## EXERCISE DESCRIPTION:
The listing below should be copied in full, word for word.

## DATA SEGMENT:
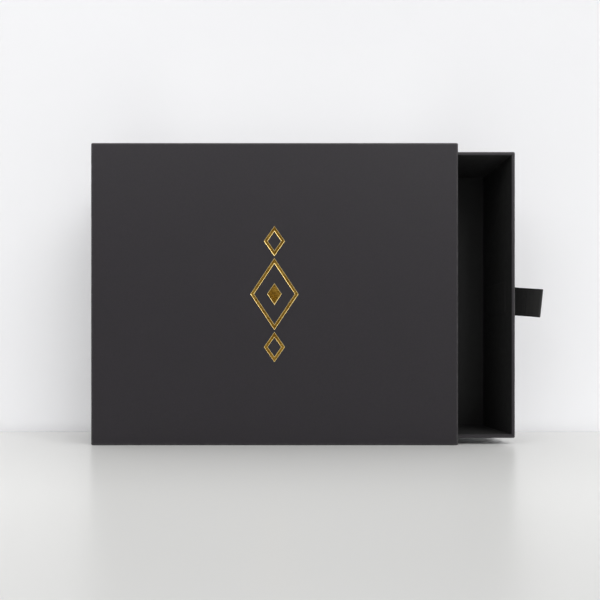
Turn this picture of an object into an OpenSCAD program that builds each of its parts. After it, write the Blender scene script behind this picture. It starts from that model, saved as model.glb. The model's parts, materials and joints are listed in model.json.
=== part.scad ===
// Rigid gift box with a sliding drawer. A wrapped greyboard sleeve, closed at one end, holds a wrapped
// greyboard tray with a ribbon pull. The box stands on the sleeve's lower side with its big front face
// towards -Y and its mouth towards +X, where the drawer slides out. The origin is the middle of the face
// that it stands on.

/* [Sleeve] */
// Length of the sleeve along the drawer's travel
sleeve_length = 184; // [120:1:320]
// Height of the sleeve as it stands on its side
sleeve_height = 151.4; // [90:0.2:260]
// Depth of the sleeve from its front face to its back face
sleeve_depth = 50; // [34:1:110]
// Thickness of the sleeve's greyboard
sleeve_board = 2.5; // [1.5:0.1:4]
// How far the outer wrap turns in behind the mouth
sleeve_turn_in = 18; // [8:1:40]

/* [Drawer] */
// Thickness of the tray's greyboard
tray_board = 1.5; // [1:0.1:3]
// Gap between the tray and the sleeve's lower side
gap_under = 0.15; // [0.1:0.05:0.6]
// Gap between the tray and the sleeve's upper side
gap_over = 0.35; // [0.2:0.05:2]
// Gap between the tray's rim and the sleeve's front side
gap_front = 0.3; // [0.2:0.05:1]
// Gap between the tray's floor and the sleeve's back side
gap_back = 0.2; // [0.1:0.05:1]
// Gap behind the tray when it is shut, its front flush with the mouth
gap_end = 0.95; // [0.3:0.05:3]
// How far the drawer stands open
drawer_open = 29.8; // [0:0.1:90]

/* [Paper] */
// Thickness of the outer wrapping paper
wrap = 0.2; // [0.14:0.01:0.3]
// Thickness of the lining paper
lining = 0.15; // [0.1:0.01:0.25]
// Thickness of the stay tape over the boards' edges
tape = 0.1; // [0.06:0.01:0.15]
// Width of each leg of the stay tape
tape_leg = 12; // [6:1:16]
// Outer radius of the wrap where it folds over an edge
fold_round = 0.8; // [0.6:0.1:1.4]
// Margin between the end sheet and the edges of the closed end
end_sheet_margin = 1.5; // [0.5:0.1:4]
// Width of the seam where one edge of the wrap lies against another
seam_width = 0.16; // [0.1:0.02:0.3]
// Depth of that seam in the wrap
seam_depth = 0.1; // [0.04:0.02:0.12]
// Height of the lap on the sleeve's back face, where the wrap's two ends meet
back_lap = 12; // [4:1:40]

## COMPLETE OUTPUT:
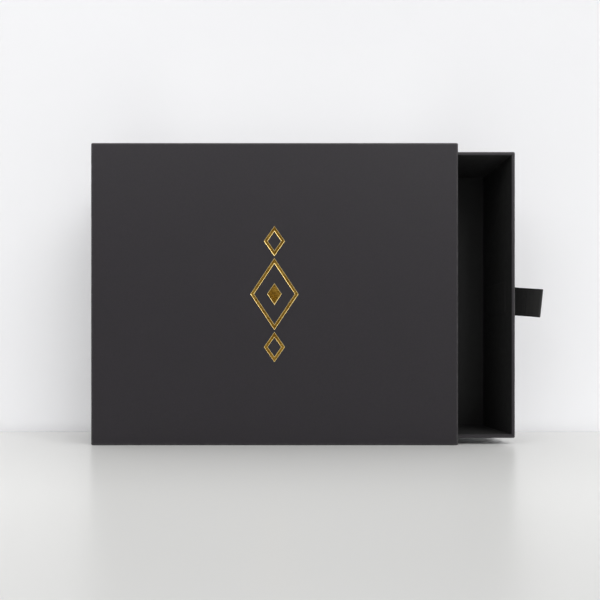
Turn this picture of an object into an OpenSCAD program that builds each of its parts. After it, write the Blender scene script behind this picture. It starts from that model, saved as model.glb. The model's parts, materials and joints are listed in model.json.
=== part.scad ===
// Rigid gift box with a sliding drawer. A wrapped greyboard sleeve, closed at one end, holds a wrapped
// greyboard tray with a ribbon pull. The box stands on the sleeve's lower side with its big front face
// towards -Y and its mouth towards +X, where the drawer slides out. The origin is the middle of the face
// that it stands on.

/* [Sleeve] */
// Length of the sleeve along the drawer's travel
sleeve_length = 184; // [120:1:320]
// Height of the sleeve as it stands on its side
sleeve_height = 151.4; // [90:0.2:260]
// Depth of the sleeve from its front face to its back face
sleeve_depth = 50; // [34:1:110]
// Thickness of the sleeve's greyboard
sleeve_board = 2.5; // [1.5:0.1:4]
// How far the outer wrap turns in behind the mouth
sleeve_turn_in = 18; // [8:1:40]

/* [Drawer] */
// Thickness of the tray's greyboard
tray_board = 1.5; // [1:0.1:3]
// Gap between the tray and the sleeve's lower side
gap_under = 0.15; // [0.1:0.05:0.6]
// Gap between the tray and the sleeve's upper side
gap_over = 0.35; // [0.2:0.05:2]
// Gap between the tray's rim and the sleeve's front side
gap_front = 0.3; // [0.2:0.05:1]
// Gap between the tray's floor and the sleeve's back side
gap_back = 0.2; // [0.1:0.05:1]
// Gap behind the tray when it is shut, its front flush with the mouth
gap_end = 0.95; // [0.3:0.05:3]
// How far the drawer stands open
drawer_open = 29.8; // [0:0.1:90]

/* [Paper] */
// Thickness of the outer wrapping paper
wrap = 0.2; // [0.14:0.01:0.3]
// Thickness of the lining paper
lining = 0.15; // [0.1:0.01:0.25]
// Thickness of the stay tape over the boards' edges
tape = 0.1; // [0.06:0.01:0.15]
// Width of each leg of the stay tape
tape_leg = 12; // [6:1:16]
// Outer radius of the wrap where it folds over an edge
fold_round = 0.8; // [0.6:0.1:1.4]
// Margin between the end sheet and the edges of the closed end
end_sheet_margin = 1.5; // [0.5:0.1:4]
// Width of the seam where one edge of the wrap lies against another
seam_width = 0.16; // [0.1:0.02:0.3]
// Depth of that seam in the wrap
seam_depth = 0.1; // [0.04:0.02:0.12]
// Height of the lap on the sleeve's back face, where the wrap's two ends meet
back_lap = 12; // [4:1:40]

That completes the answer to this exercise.